Governor Byrne, also a Catholic, largely agreed with Brandsma. He immediately instructed provincial commissioners to take immediate steps once their District Commissioners confirmed that due to the locust invasion, the food situation was indeed very bad.

In the end, the PCs requested and secured Governor Byrne's sanction for the use of compulsion under the Native (Increased Production) Ordinance wherever compulsion was deemed necessary.

This is the way colonial authorities encouraged the growing of root crops during the rest of the 1930s. These were particularly used with renewed vigour during the 1943 territory-wide famine and intermittently during the years that followed through independence.

When the 1943 famine broke out, the colonial government gave orders that cassava growing areas in Nyanza should donate cassava for export to other famine-stricken areas in the province, like Vihiga and the rest of the country such as Sotik, Chepalungu, Kiambu, Kitui, Embu and Kirinyaga.

In the mind of K.L Hunter, the Nyanza provincial commissioner, the immediate problem was who would collect and store the cassava before its distribution to the famine-stricken areas.

He requested cotton ginners at Sio, Nambare, Malakisi, Kendu Bay, Homa Bay, Kibos and Ndere to use their stores and scales to weigh the cassava and cereal crops.

TWO MAIN SUGGESTIONS

The maize produce controller was empowered to purchase and distribute such cassava to other licensed traders who would then take it to the needy areas.

Since cassava prices were far below those of crops such as maize and millet, many people withheld their crop.

Shortages of other cereals even led to the sale and distribution of raw cassava to places like Vihiga, where the famine had already killed close to 50 people.

Raw and dried cassava was exported to other famine-stricken areas, whose inhabitants had neither seen nor handled the crop.

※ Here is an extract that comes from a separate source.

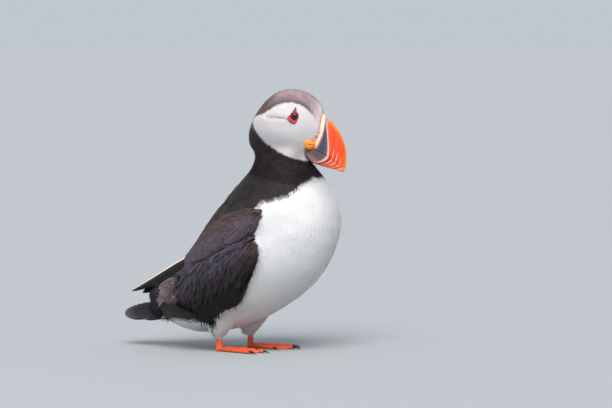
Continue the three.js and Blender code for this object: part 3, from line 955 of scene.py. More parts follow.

Predictably, cassava sale and free collections were so low that maize and millet were quickly requisitioned for the areas.

Unfamiliarity with cassava caused people in Embu and Kirinyaga to refer to the 1943 crisis as famine of cassava (Yura ria Mianga and Ng’aragu ya Mianga, respectively.

Such reference signifies the fact that colonial food policy never carefully considered what Africans ate and how new foods should be integrated into their diets.

In spite of this failure, the growing of cassava and other root crops was grafted into anti-soil erosion schemes in subsequent years up to 1963.

Both were carried out under more ferocious force than before and fed into the many other grievances that led to the outbreak of the Mau Mau uprising in 1952.

Cassava’s colonial history leads to two main suggestions. First, the government should continue to take keen interest in cassava as a bulwark against drought, locust invasions and the seemingly persistent food shortages.

Second, the government should, in collaboration with research institutions including universities, persistently carry out trials to produce higher-yielding and resistant and safe cassava varieties.

Finally, it should encourage smallholder cassava growers to form cooperatives to help secure the best cassava varieties for planting, sell, purchase other required inputs, and add value to the crop by processing its many products such as flour, chips, leaves for vegetable, laundry starch, alcohol and biofuel.